= What you should do =
Copy the data exactly from the line that contains "return wings, pocket" through the line that contains "for node in", keeping both end lines and leaving out everything else.

= Source material =
********

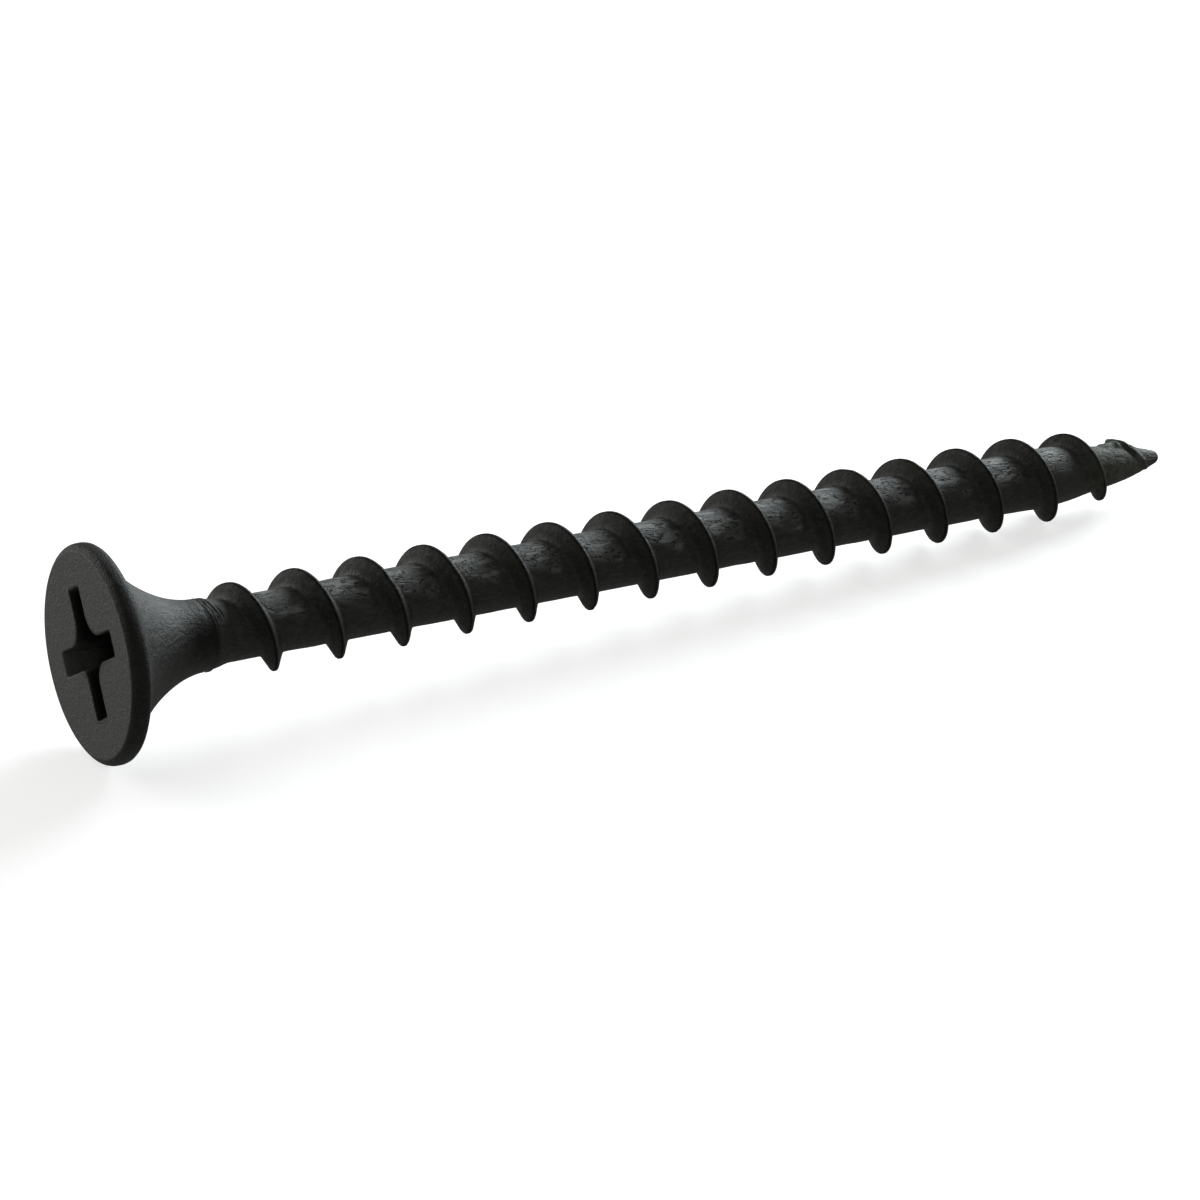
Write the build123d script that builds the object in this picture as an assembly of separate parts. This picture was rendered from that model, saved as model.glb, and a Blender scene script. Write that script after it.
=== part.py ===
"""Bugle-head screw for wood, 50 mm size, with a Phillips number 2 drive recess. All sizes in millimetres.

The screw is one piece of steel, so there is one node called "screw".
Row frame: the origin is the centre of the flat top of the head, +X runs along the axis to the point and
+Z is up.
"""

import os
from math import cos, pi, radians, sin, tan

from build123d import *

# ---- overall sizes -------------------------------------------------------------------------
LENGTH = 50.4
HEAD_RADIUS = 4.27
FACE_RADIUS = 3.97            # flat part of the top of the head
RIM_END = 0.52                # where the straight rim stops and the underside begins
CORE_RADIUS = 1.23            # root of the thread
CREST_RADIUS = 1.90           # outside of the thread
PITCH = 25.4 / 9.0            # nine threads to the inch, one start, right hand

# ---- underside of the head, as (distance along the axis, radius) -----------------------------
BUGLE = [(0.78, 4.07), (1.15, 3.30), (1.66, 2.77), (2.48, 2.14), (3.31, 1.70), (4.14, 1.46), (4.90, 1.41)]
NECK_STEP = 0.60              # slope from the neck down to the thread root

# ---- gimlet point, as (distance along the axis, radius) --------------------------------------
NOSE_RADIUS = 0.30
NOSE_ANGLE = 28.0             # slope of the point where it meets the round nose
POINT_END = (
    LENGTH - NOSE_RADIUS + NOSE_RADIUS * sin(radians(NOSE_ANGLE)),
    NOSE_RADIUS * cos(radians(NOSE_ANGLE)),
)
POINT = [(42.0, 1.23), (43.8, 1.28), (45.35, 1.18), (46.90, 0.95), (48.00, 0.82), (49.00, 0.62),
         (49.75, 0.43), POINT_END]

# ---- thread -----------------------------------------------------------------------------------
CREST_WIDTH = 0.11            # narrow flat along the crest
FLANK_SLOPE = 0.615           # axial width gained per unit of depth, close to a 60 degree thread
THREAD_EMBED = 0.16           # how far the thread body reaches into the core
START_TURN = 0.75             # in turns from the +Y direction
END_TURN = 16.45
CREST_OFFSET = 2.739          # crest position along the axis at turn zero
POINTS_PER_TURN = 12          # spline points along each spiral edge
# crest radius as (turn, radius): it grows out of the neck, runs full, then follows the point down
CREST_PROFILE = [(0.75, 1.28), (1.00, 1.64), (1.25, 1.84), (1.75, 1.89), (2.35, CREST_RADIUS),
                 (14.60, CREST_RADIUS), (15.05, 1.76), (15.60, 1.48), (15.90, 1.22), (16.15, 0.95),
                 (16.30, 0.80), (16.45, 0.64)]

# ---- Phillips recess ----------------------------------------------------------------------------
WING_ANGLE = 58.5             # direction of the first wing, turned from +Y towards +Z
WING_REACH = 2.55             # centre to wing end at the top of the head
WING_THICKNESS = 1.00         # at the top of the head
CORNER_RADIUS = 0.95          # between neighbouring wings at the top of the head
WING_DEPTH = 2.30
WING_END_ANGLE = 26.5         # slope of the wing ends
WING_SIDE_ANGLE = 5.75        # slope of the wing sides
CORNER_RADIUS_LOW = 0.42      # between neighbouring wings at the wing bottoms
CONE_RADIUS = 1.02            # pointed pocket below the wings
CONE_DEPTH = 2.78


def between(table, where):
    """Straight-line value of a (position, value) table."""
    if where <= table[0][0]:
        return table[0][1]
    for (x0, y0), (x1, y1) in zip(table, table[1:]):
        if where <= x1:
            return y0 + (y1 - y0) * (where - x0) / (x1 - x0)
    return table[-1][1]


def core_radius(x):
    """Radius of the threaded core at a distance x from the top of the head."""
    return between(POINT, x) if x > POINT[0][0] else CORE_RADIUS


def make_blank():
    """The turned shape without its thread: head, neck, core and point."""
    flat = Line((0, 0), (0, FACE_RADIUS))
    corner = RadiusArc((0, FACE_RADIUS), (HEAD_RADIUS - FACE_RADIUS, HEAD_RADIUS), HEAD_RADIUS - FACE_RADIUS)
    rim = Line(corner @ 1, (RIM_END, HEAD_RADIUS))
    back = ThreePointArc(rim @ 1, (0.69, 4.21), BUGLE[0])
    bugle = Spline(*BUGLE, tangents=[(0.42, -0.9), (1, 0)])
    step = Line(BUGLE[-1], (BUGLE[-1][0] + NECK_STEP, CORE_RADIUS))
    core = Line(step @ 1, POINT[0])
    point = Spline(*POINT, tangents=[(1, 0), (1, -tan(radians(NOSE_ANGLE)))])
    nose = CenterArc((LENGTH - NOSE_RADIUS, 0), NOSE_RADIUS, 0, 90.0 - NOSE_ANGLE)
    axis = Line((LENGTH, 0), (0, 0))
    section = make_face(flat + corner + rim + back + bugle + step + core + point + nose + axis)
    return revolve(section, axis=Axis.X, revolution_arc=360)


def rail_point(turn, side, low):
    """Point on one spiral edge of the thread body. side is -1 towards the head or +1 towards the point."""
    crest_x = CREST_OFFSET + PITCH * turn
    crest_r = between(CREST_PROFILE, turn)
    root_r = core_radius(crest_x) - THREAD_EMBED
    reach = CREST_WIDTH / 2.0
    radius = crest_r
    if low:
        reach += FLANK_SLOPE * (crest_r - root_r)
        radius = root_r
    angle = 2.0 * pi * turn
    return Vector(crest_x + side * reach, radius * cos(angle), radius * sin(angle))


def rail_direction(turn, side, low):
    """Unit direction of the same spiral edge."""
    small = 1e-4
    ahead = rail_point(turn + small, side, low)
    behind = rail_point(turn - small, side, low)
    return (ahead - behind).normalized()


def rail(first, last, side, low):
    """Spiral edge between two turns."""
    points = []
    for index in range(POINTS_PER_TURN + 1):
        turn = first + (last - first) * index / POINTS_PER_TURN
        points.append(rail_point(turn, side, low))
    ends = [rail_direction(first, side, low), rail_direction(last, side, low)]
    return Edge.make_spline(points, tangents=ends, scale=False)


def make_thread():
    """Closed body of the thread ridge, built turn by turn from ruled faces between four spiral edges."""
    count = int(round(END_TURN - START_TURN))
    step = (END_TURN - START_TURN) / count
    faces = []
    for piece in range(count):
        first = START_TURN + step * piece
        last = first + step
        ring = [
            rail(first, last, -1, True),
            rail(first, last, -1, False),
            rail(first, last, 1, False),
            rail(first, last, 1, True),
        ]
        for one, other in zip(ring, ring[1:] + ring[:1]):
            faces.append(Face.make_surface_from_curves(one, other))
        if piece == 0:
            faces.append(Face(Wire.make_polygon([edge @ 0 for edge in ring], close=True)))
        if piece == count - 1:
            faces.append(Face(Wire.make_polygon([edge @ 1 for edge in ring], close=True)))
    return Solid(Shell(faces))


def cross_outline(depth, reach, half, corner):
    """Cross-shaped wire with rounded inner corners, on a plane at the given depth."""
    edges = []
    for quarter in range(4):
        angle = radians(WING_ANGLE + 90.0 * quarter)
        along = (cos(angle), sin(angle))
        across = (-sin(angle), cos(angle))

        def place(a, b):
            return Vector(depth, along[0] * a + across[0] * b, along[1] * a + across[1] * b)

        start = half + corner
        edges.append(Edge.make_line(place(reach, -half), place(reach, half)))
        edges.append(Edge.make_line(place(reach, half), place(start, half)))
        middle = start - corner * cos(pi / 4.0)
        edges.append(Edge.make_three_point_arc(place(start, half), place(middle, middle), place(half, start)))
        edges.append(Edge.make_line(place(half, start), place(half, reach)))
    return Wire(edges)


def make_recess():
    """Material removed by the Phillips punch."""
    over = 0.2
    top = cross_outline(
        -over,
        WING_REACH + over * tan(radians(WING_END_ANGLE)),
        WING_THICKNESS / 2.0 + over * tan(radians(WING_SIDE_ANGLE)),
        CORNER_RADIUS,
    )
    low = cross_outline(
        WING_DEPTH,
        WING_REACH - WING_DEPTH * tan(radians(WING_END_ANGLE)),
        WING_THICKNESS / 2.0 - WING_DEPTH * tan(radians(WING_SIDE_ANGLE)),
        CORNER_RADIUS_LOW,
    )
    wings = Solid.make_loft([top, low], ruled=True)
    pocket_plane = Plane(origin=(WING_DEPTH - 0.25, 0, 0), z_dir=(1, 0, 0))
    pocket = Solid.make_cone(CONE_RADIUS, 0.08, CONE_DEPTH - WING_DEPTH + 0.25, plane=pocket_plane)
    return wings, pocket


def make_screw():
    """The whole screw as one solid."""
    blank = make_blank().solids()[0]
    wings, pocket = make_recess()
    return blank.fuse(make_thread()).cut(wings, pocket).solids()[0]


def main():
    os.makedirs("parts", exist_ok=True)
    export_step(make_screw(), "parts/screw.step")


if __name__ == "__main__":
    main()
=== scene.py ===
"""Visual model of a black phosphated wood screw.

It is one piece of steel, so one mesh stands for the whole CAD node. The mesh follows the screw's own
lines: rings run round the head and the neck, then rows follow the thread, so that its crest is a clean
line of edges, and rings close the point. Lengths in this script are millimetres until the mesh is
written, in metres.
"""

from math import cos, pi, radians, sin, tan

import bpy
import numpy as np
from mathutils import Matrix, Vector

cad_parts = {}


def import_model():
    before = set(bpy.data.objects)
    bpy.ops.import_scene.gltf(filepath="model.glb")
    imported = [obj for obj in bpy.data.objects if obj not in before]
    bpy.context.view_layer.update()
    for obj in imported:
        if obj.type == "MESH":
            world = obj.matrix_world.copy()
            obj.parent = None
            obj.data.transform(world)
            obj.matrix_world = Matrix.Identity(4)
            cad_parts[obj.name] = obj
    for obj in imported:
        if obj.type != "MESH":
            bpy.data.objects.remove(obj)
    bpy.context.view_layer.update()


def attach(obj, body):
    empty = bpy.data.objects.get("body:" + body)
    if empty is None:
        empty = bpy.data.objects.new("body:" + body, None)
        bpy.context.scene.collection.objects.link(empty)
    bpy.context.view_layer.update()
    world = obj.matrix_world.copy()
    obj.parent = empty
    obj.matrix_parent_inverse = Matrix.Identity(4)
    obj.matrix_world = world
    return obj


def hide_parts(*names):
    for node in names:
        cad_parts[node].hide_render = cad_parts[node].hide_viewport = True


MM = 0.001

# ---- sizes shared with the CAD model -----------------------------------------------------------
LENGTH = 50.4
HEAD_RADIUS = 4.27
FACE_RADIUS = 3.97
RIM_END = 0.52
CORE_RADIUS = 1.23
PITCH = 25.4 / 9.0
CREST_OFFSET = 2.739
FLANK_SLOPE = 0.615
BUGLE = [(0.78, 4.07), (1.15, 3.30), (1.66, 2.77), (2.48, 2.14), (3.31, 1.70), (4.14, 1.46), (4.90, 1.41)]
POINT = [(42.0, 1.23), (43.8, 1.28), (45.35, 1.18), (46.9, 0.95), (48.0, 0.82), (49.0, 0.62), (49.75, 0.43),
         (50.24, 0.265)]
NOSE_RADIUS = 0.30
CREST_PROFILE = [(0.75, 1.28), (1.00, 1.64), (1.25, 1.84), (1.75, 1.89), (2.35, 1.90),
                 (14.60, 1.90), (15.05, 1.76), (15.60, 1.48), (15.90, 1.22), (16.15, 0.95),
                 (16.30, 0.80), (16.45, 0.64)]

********

= Finished exercise =
    return wings, pocket


def make_screw():
    """The whole screw as one solid."""
    blank = make_blank().solids()[0]
    wings, pocket = make_recess()
    return blank.fuse(make_thread()).cut(wings, pocket).solids()[0]


def main():
    os.makedirs("parts", exist_ok=True)
    export_step(make_screw(), "parts/screw.step")


if __name__ == "__main__":
    main()
=== scene.py ===
"""Visual model of a black phosphated wood screw.

It is one piece of steel, so one mesh stands for the whole CAD node. The mesh follows the screw's own
lines: rings run round the head and the neck, then rows follow the thread, so that its crest is a clean
line of edges, and rings close the point. Lengths in this script are millimetres until the mesh is
written, in metres.
"""

from math import cos, pi, radians, sin, tan

import bpy
import numpy as np
from mathutils import Matrix, Vector

cad_parts = {}


def import_model():
    before = set(bpy.data.objects)
    bpy.ops.import_scene.gltf(filepath="model.glb")
    imported = [obj for obj in bpy.data.objects if obj not in before]
    bpy.context.view_layer.update()
    for obj in imported:
        if obj.type == "MESH":
            world = obj.matrix_world.copy()
            obj.parent = None
            obj.data.transform(world)
            obj.matrix_world = Matrix.Identity(4)
            cad_parts[obj.name] = obj
    for obj in imported:
        if obj.type != "MESH":
            bpy.data.objects.remove(obj)
    bpy.context.view_layer.update()


def attach(obj, body):
    empty = bpy.data.objects.get("body:" + body)
    if empty is None:
        empty = bpy.data.objects.new("body:" + body, None)
        bpy.context.scene.collection.objects.link(empty)
    bpy.context.view_layer.update()
    world = obj.matrix_world.copy()
    obj.parent = empty
    obj.matrix_parent_inverse = Matrix.Identity(4)
    obj.matrix_world = world
    return obj


def hide_parts(*names):
    for node in names:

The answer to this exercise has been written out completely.